You need to convert a geometry (or any other spatial data type) field to char when you import it to Solr. If you simply wrote the following,

select id, name, latlng from sometable

you would get the error below:

org.apache.solr.common.SolrException: org.apache.lucene.spatial.tier.InvalidGeoException: incompatible dimension (2) and values ([B@1b56848).  Only 0 values specified
        at org.apache.solr.schema.LatLonType.createFields(LatLonType.java:69)
        at org.apache.solr.update.DocumentBuilder.addField(DocumentBuilder.java:198)
        at org.apache.solr.update.DocumentBuilder.toDocument(DocumentBuilder.java:276)
        at org.apache.solr.update.processor.RunUpdateProcessor.processAdd(RunUpdateProcessorFactory.java:60)
        at org.apache.solr.update.processor.LogUpdateProcessor.processAdd(LogUpdateProcessorFactory.java:115)
        at org.apache.solr.handler.dataimport.SolrWriter.upload(SolrWriter.java:73)
        at org.apache.solr.handler.dataimport.DataImportHandler$1.upload(DataImportHandler.java:292)
        at org.apache.solr.handler.dataimport.DocBuilder.buildDocument(DocBuilder.java:636)
        at org.apache.solr.handler.dataimport.DocBuilder.doFullDump(DocBuilder.java:268)
        at org.apache.solr.handler.dataimport.DocBuilder.execute(DocBuilder.java:187)
        at org.apache.solr.handler.dataimport.DataImporter.doFullImport(DataImporter.java:359)
        at org.apache.solr.handler.dataimport.DataImporter.runCmd(DataImporter.java:427)
        at org.apache.solr.handler.dataimport.DataImporter$1.run(DataImporter.java:408)
Cast is necessary?

The other thing is to cast the result of CONCAT function to CHAR explicitly.
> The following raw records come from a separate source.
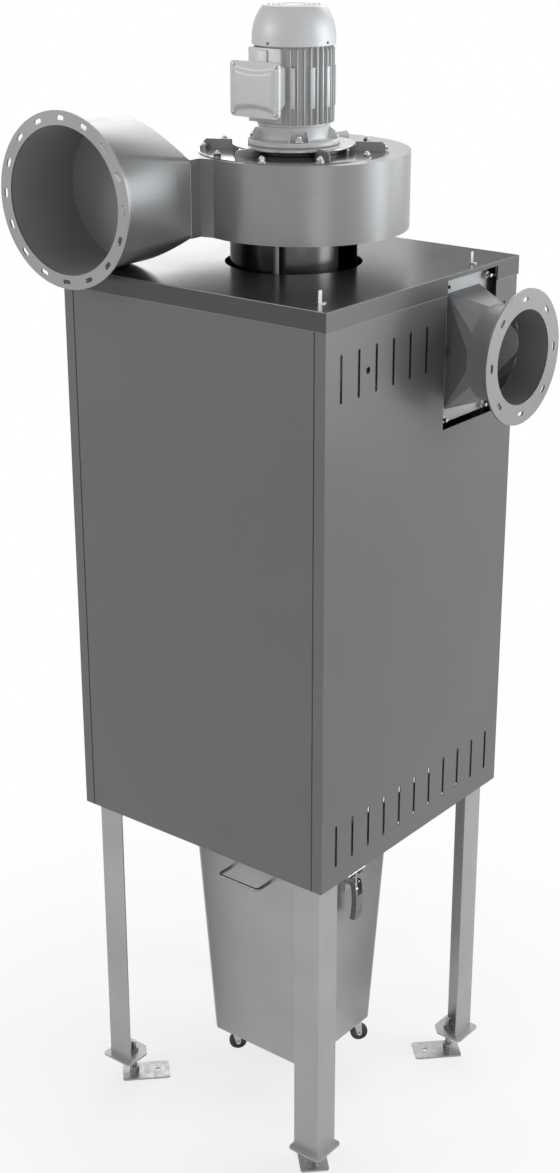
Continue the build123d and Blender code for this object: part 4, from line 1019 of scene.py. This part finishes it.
def add_terminal_box(finish):
    """The box behind the cover, drawn in towards the motor and down to its shield."""
    low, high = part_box("terminal_box")
    sections = (
        (high[1], (-0.045, 0.045), (low[2] + 0.022, high[2] - 0.012)),
        (COVER_HIGH[1] + 0.014, (low[0] + 0.004, high[0] - 0.016), (low[2] + 0.004, high[2] - 0.004)),
        (COVER_HIGH[1], (low[0], high[0] - 0.006), (low[2], high[2])),
    )
    shape = bmesh.new()
    radius = 0.012
    rings = []
    for y, (west, east), (south, north) in sections:
        ring = []
        centres = (
            (east - radius, north - radius, 0), (west + radius, north - radius, 90),
            (west + radius, south + radius, 180), (east - radius, south + radius, 270),
        )
        for x, z, first_turn in centres:
            for turn in range(first_turn, first_turn + 91, 15):
                across, up = polar(radius, turn)
                ring.append(shape.verts.new((x + across, y, z + up)))
        rings.append(ring)
    bridge(shape, rings)
    shape.faces.new(rings[0])
    shape.faces.new(list(reversed(rings[-1])))
    body = add_piece("drawn_terminal_box", mesh_from(shape, finish, 50), BODY)
    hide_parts("terminal_box")


def add_cover_screws(tree, finish):
    """A screw in each corner of the terminal box's cover."""
    inset = 0.011
    places = []
    for across in (-1, 1):
        for up in (-1, 1):
            x = (COVER_HIGH[0] + COVER_LOW[0]) / 2 + across * ((COVER_HIGH[0] - COVER_LOW[0]) / 2 - inset)
            z = (COVER_HIGH[2] + COVER_LOW[2]) / 2 + up * ((COVER_HIGH[2] - COVER_LOW[2]) / 2 - inset)
            places.append((x, COVER_LOW[1] + 0.0063, z))
    sizes = fastener_sizes((0.0046, 0.0022), (0.0058, 0.0006), (0.0034, 0.001), finish)
    grow("cover_screws", tree, spots(places, [(0, -1, 0)] * 4), sizes, BODY)


# ---- fan top and motor

RIB_HEIGHT = 0.0245
DISC_TOP = FAN_PLATE_TOP + 0.0185
DISC_SHEET = 0.005
FLANGE_TOP = DISC_TOP + 0.0135
MOTOR_BORE = 0.02
SHIELD_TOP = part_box("motor_body")[0][2]
COWL_RIM = COWL_FOOT + 0.0105


def add_fan_ribs(tree, finish):
    """Radial plates that stiffen the fan's top and carry the motor's disc."""
    shape = bmesh.new()
    start, disc_end, end = 0.15, 0.1675, 0.247
    step = DISC_TOP - DISC_SHEET - FAN_PLATE_TOP
    outline = (
        (start, 0), (end, 0), (end, RIB_HEIGHT - 0.008), (0.239, RIB_HEIGHT), (disc_end, RIB_HEIGHT),
        (disc_end, step), (start, step),
    )
    slab(shape, outline, 0.005, FAN_PLATE_TOP)
    ribs = repeat_round("fan_ribs", tree, shape, range(30, 390, 60), finish)
    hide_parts("back_plate_ribs")


def add_motor_disc(finish):
    """The mirror-flat disc that the motor stands on."""
    shape = bmesh.new()
    bore, face_edge, edge = 0.022, 0.1655, 0.1665
    foot = DISC_TOP - DISC_SHEET
    profile = (
        (bore, foot), (face_edge, foot), (edge, DISC_TOP - 0.004), (edge, DISC_TOP - 0.001),
        (face_edge, DISC_TOP), (bore, DISC_TOP),
    )
    turn_profile(shape, profile, UPRIGHT, SMOOTH_SIDES)
    disc = add_piece("motor_mount_disc", mesh_from(shape, finish), BODY)
    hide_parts("motor_disc")


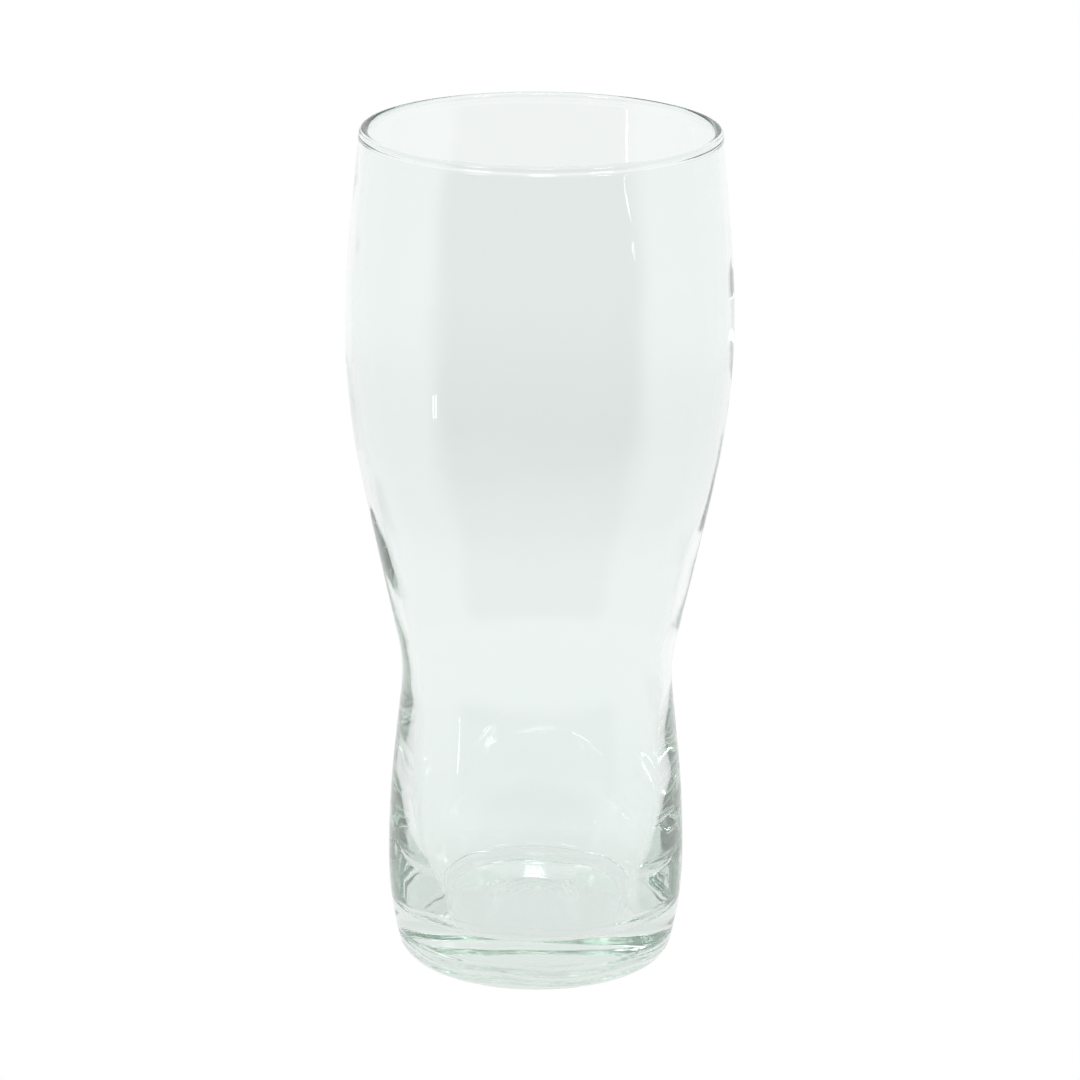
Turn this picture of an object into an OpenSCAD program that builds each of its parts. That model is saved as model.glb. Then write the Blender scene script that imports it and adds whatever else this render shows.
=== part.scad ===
// Stemless tulip pint glass, blown in one piece from one gob of glass.
// Z is up. The origin is the centre of the footprint, on the table.
// The section is a chain of circular arcs, each joined to the next by the line
// that touches both, so the wall has no crease anywhere.

/* [Outside] */
// Overall height
height = 178; // [175:1:188]
// Width across the belly, the widest circle
belly_d = 80.3; // [78:0.1:83]
// Height of the belly's widest circle
belly_z = 137.2; // [133:0.1:141]
// Radius of the side's curve above the belly
shoulder_curve = 208; // [190:1:240]
// Radius of the side's curve below the belly
flank_curve = 161; // [140:1:173]
// Width across the waist, the narrowest circle
waist_d = 56.7; // [54:0.1:59]
// Height of the waist
waist_z = 61.8; // [58:0.1:65]
// Radius of the waist's hollow curve
waist_curve = 36.9; // [30:0.1:42]
// Width across the foot, the lower bulge
foot_d = 62.3; // [60:0.1:65]
// Height of the foot's widest circle
foot_z = 21.6; // [18:0.1:26]
// Radius of the foot's curve above its widest circle
foot_upper_curve = 223; // [180:1:260]
// Radius of the foot's curve below its widest circle
foot_lower_curve = 72; // [60:1:90]

/* [Lip] */
// Width across the outside of the lip
lip_d = 74.5; // [73:0.1:76]
// Thickness of the rounded lip
lip_t = 1.9; // [1.6:0.1:3]
// Radius of the hollow curve under the lip, on the inside
lip_neck_r = 1.6; // [1:0.1:4]

/* [Wall] */
// Wall thickness at the belly
belly_wall = 1.2; // [1:0.1:1.6]
// Wall thickness at the waist
waist_wall = 2.2; // [1.8:0.1:3]
// Width across the inside at the foot, at its widest
inner_foot_d = 53.8; // [53:0.1:55]
// Height of that widest circle
inner_foot_z = 39; // [36:0.5:44]
// Radius of the inside's curve there, which draws in towards the floor
inner_foot_curve = 80; // [60:1:130]

/* [Base] */
// Height of the flat inside floor
floor_z = 10.8; // [9:0.1:13]
// Radius of the curve where the floor meets the wall
corner_r = 1.8; // [1:0.1:4]
// Width across the ring that rests on the table
ring_d = 49.4; // [47:0.1:51]
// Radius between that ring and the side
heel_r = 3.9; // [3:0.1:5]
// Width of the hollow under the base
punt_d = 42.6; // [40:0.1:44]
// Depth of the hollow under the base
punt_h = 3.5; // [1:0.1:5]

/* [Hidden] */

// Facets around the glass
AROUND = 180;
// Largest turn between two points of an arc, in degrees
ARC_STEP = 3;
// Longest piece of an arc
ARC_LENGTH = 1.25;
GLASS_GREEN = [0.87, 0.93, 0.9, 0.4];

lip_r = lip_t / 2;
lip_centre_r = lip_d / 2 - lip_r;
inner_foot_centre_r = inner_foot_d / 2 - inner_foot_curve;
// The corner lies on the floor and inside the foot's curve, and touches both.
corner_centre_z = floor_z + corner_r;
corner_centre_r = inner_foot_centre_r
    + sqrt(pow(inner_foot_curve - corner_r, 2) - pow(inner_foot_z - corner_centre_z, 2));
punt_curve = (pow(punt_d / 2, 2) + pow(punt_h, 2)) / (2 * punt_h);

// A round is [centre radius, centre height, curve radius]. The curve radius is
// positive where the side bulges outwards, and negative where it is hollow.
outside = [
    [ring_d / 2, heel_r, heel_r],
    [foot_d / 2 - foot_lower_curve, foot_z, foot_lower_curve],
    [foot_d / 2 - foot_upper_curve, foot_z, foot_upper_curve],
    [waist_d / 2 + waist_curve, waist_z, -waist_curve],
    [belly_d / 2 - flank_curve, belly_z, flank_curve],
    [belly_d / 2 - shoulder_curve, belly_z, shoulder_curve],
    [lip_centre_r, height - lip_r, lip_r]
];
inside = [
    [corner_centre_r, corner_centre_z, corner_r],
    [inner_foot_centre_r, inner_foot_z, inner_foot_curve],
    [waist_d / 2 + waist_curve, waist_z, -waist_curve - waist_wall],
    [belly_d / 2 - flank_curve, belly_z, flank_curve - belly_wall],
    [belly_d / 2 - shoulder_curve, belly_z, shoulder_curve - belly_wall],
    [lip_d / 2 - belly_wall - lip_neck_r, height - lip_t - lip_neck_r / 2, lip_neck_r],
    [lip_centre_r, height - lip_r, -lip_r]
];

// Direction square to the line that touches rounds a and b, a below b
function touch_angle(a, b) =
    let (run = b[0] - a[0], rise = b[1] - a[1])
    let (across = (a[2] - b[2]) / norm([run, rise]))
    atan2(rise, run) - acos(max(-1, min(1, across)));

// Points along a round from angle start to angle end
function arc_points(round, start, end) =
    let (turn = end - start)
    let (length = abs(round[2] * turn * PI / 180))
    let (pieces = max(ceil(abs(turn) / ARC_STEP), ceil(length / ARC_LENGTH)))
    [for (i = [0:pieces])
        let (a = start + turn * i / pieces)
        [round[0] + round[2] * cos(a), round[1] + round[2] * sin(a)]];

// Points along a chain of rounds, upwards, from angle first to angle last
function chain_points(rounds, first, last) =
    [for (i = [0:len(rounds) - 1])
        let (start = i == 0 ? first : touch_angle(rounds[i - 1], rounds[i]))
        let (end = i == len(rounds) - 1 ? last : touch_angle(rounds[i], rounds[i + 1]))
        each arc_points(rounds[i], start, end)];

function reversed(points) = [for (i = [len(points) - 1:-1:0]) points[i]];

// Consecutive points closer than this are taken as one
SAME = 0.001;
function without_repeats(points) =
    [for (i = [0:len(points) - 1])
        if (i == 0 || norm(points[i] - points[i - 1]) > SAME) points[i]];

// Half of the glass's section, from the middle of the base round to the floor
function half_section() = without_repeats(concat(
    arc_points([0, punt_h - punt_curve, punt_curve], 90, 90 - asin(punt_d / 2 / punt_curve)),
    chain_points(outside, -90, 90),
    reversed(chain_points(inside, -90, -90)),
    [[0, floor_z]]));

module glass() {
    color(GLASS_GREEN)
    rotate_extrude($fn = AROUND)
    polygon(half_section());
}

glass();
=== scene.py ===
import math

import bpy
from mathutils import Euler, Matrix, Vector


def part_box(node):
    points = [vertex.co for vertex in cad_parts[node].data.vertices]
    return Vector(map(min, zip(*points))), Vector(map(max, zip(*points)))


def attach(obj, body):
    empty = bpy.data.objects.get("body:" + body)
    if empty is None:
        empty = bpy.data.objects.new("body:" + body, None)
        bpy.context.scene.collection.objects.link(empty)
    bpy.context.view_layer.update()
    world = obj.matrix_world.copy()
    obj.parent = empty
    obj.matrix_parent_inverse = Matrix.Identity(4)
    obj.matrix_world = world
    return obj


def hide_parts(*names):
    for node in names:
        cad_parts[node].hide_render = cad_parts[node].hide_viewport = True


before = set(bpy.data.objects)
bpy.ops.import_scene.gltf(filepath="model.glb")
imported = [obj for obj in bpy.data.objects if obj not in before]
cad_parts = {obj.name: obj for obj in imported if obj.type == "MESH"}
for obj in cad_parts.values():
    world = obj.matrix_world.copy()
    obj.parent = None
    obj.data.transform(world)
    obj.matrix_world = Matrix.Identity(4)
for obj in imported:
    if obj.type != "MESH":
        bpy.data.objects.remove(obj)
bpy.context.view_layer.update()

FOOT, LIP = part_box("glass")
HEIGHT = LIP.z - FOOT.z

# The glass's mesh
AROUND = 270                    # facets around
CREASE = math.radians(6)        # facets that meet at a sharper angle keep an edge
SAME_PLACE = 1e-6               # metres; vertices this close are one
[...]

I'm not sure it still exists, but found a post about a bug in MySQL regarding CONCAT function,

Import and search

Now, it's ready to import. Hit the following URL as usual and that's it.
http://localhost:8983/solr/db/dataimport?command=full-import

To search a spatial index, you can use filters. See this page on the wiki for more details.

Conclusion

It's relatively easy to implement a system that requires full text and spatial search features at the same time using Solr. Now, I need to do performance test and some such for production use.